E per quanto riguarda invece le altre due varianti?

"Si tratta di altri due virus che hanno subìto un allontanamento dal ceppo di Whuan e da quello prevalente in Italia. Dal punto di vista virologico, sono lontani anche dalla stessa variante inglese. Che questo significhi avere a che fare con un virus più ‘pericoloso’ mi pare troppo avventato dirlo adesso. Anche perché per il momento salvo qualche caso come in Umbria o Abruzzo, ne abbiamo un’esperienza diretta veramente minima. A Ravenna e in Romagna non abbiamo registrato casi di questo tipo. D’altronde, non è ancora possibile eseguire test specifici su larga scala per riconoscere queste due varianti specifiche, mentre per quella inglese abbiamo già alcuni test che la riconoscono con una precisione dell’80%".

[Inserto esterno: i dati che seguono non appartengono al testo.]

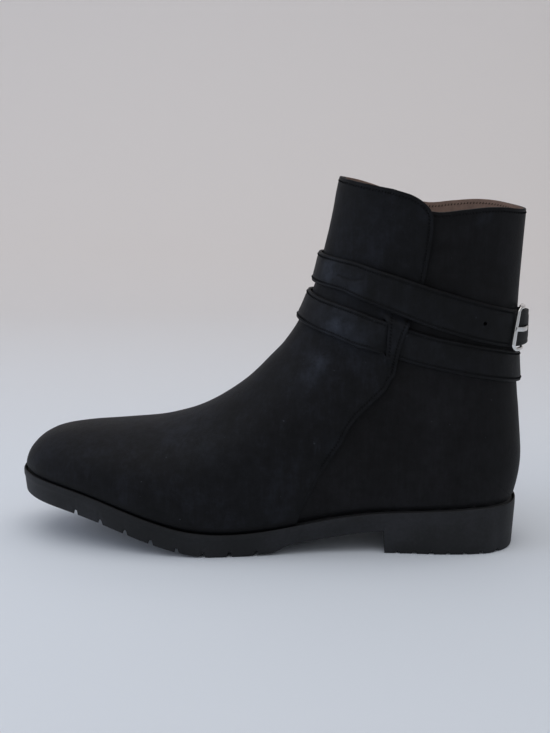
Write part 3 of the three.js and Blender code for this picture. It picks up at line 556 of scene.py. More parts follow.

In relazione al vaccino, quali ripercussioni pensa che possano avere le varianti?

"Il vaccino funziona sulla variante inglese, siamo abbastanza sicuri di questo in base alle rilevazioni scientifiche che abbiamo effettuato in vitro. In generale, se le altre due varianti dovessero dimostrarsi più ‘resistenti’ al siero come alcuni paventano, mi sento di rassicurare che sia molto improbabile che il vaccino arrivi ad avere un’efficacia zero. In quel caso staremmo parlando non di una mutazione bensì di un virus del tutto diverso e non è questo il caso".

Alla luce delle evidenze, scientifiche, di cui ha parlato, cosa pensa dei tanti virologi che si ammontano richiedendo misure più severe?

"Non mi permetto di screditare o scomunicare il lavoro dei colleghi. Ma faccio questo mestiere da 30 anni e mai come durante questa pandemia ho visto così tanti professionisti del mestiere, di cui, onestamente, non avevo mai sentito parlare prima. Non vorrei che la ribalta mediatica rischiasse di innescare una corsa a chi la dice più grossa. Non è il momento di fare i profeti, quanto quello di fare il nostro mestiere nel modo più accurato per informare le persone e solo di ciò di cui siamo sicuri".